On Thursday 27 July 2023, the MoJ published no less than a dozen reports and statistical bulletins and I’m still working my way through them. Today I’m taking a look at the latest (2022/23) annual prison performance ratings. Like so much of the official data over the last few years, they don’t make for encouraging reading. The headline findings are:

  • Thirteen (10.9%) prisons were given a rating of outstanding. This is the lowest number of prisons receiving this rating since 2016/17.
  • Nine (7.6%) prisons were given a rating of serious concern. This is an increase of 2 prisons from 2019/20 when 7 (5.9%) prisons attained this rating.
  • Two adult prisons received an Urgent Notification meaning that they were of such serious concern that the Justice Secretary is required to publish a public action plan within 28 days. (This figure has already been matched in the current financial year with both Cookham Wood & Bristol receiving UNs.)

PPTD

The Prison Performance Tool Dashboard (PPTD) uses 17 outcome-focussed measures to formally assess prisons. HMPPS manage the performance framework, which is structured against four main priority areas. These are:

  • Security and stability
  • Training, skills and work
  • Drug and alcohol addiction
  • Family, accommodation and readjustment to society

The PPTD was used to report the 2022/23 framework and provide prison league tables. This assessed performance in each prison with comparisons made to other prisons of the same functional group.

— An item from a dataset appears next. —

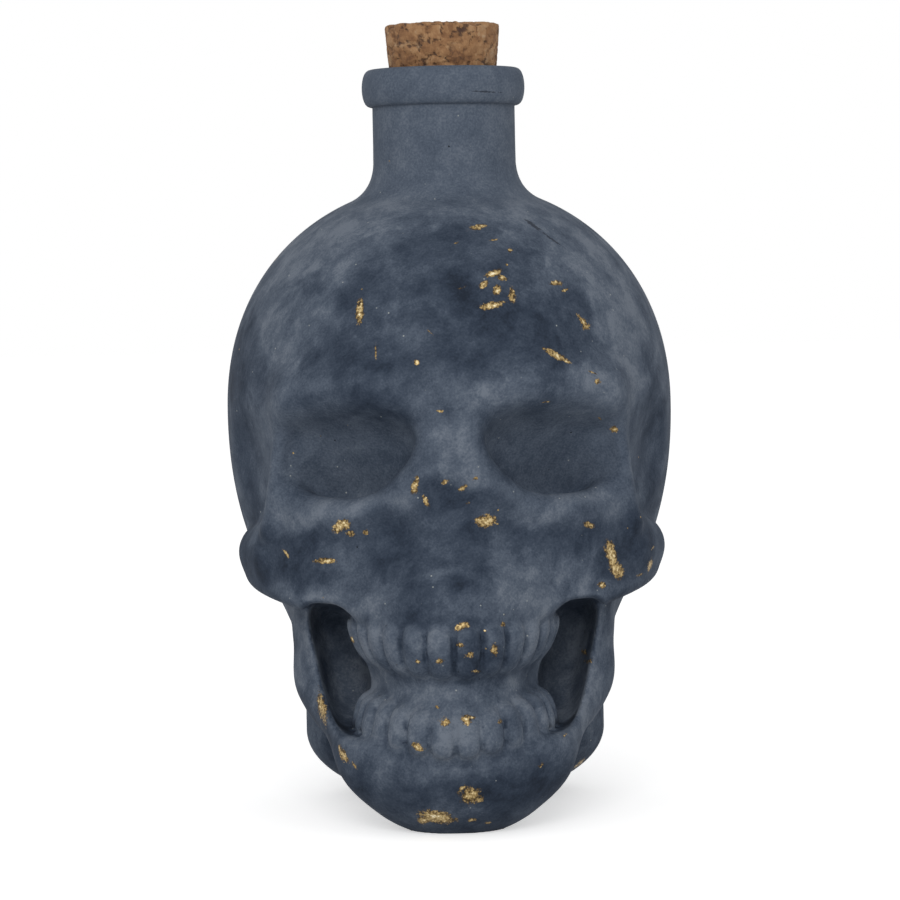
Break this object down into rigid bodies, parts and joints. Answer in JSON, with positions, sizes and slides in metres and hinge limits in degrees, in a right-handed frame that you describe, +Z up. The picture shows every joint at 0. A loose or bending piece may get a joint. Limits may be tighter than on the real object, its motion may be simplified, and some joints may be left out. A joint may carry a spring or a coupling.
{
  "type": "skull bottle",
  "caption": "Skull-shaped bottle with a hollow body, a straight neck with a rounded lip, and a tapered cork that lifts out.",
  "frame": {"origin": "on the resting face, under the neck's axis", "axes": "+Z up along the neck's axis, -Y is the way the skull faces, +X to the right as seen from the front"},
  "size_m": [0.0834, 0.0976, 0.1452],
  "materials": {
    "slate_coat": "matte slate-blue mottled coat with worn gold flecks",
    "cork": "pressed cork granules, matte"
  },
  "bodies": {
    "bottle": {"glass_bottle": "slate_coat"},
    "cork": {"cork_stopper": "cork"}
  },
  "joints": [
    {"name": "cork_lift", "type": "slide", "parent": "bottle", "child": "cork", "axis": [0, 0, 1], "range_m": [0, 0.02]}
  ]
}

The PPTD uses a data-driven assessment of performance in each prison to derive overall prison performance scores and ratings.

Targets were not used in 2022/23. Instead, a prison’s overall score was calculated based on the relative performance within the functional group.

Four overall ratings were used:

Outstanding performance              4

Good performance                           3

Performance of concern                 2

Performance of serious concern   1

Overall, 75 prisons were rated as either good or outstanding and 44 as being of concern or serious concern.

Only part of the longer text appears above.